The catalyst was the humiliation meted out by Israel’s victory in the Six-Day War; the turning point was Russia’s occupation of Afghanistan. First welcomed by the Mujahidin because his huge inherited wealth and contacts provided crucial funding, and because of his eagerness to drive a bulldozer, creating roads, he hardened into a charismatic leader fighting the hated Russians, and was popularly (although inaccurately) championed in the Arab world as central to their defeated withdrawal.

His austere faith eventually labelled all enemies of Islam as legitimate targets of violent jihad; for him, Western democracy condemns all civilians as guilty of their governments’ perceived crimes. The most fascinating aspect of this documentary is the line-up of former friends and colleagues eager to explain how they broke with him and condemned his extremism: it feels surreal to listen to these articulate gentlemen while a label identifies them: for example, “former bomb-maker”.

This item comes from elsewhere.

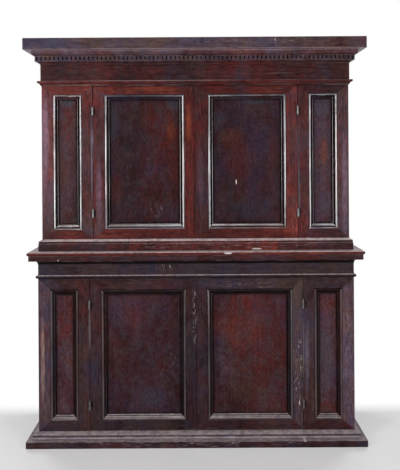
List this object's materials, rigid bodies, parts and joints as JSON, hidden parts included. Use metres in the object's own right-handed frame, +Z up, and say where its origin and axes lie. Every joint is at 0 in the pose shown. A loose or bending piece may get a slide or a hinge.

Grenfell: The untold story (Channel 4, of last week) reminded us forcibly of our homegrown outrage. The artist Constantine Gras was commissioned to work with the residents by the company undertaking the tower’s £10-million refurbishment; this programme showed for the first time his videos of the exasperated and angry meetings held between developers and residents, expressing their frustration about how the upgrading was done. These encounters, while not focused on the new cladding panels’ lethal potential, acutely demonstrated the gulf between those who make decisions and the powerlessness of those who have to live with the consequences: or, in this case, because of them, die terrible deaths and suffer unbearable loss.

It brought into our own homes, heartbreakingly, the personal reality of the victims, their families, their network of friends. Four years later, more than 21,000 UK households still have combustible cladding.

Surely Imagine. . . Tom Stoppard: A charmed life (BBC1, Thursday of last week) would be utterly removed from the horrors of Grenfell and 9/11? In fact, Alan Yentob’s film grew darker and darker as the playwright’s glorious succession of dramas mashing up existential philosophy with high farce (“I just adore jokes”) finally examines in Leopoldstadt his true roots: not privileged Englishman, but by birth Czechoslovakian Jew, whose wider family was exterminated in the Holocaust. Is Sir Tom’s exuberant hilarity life-affirming — or masking inexpressible tragedy?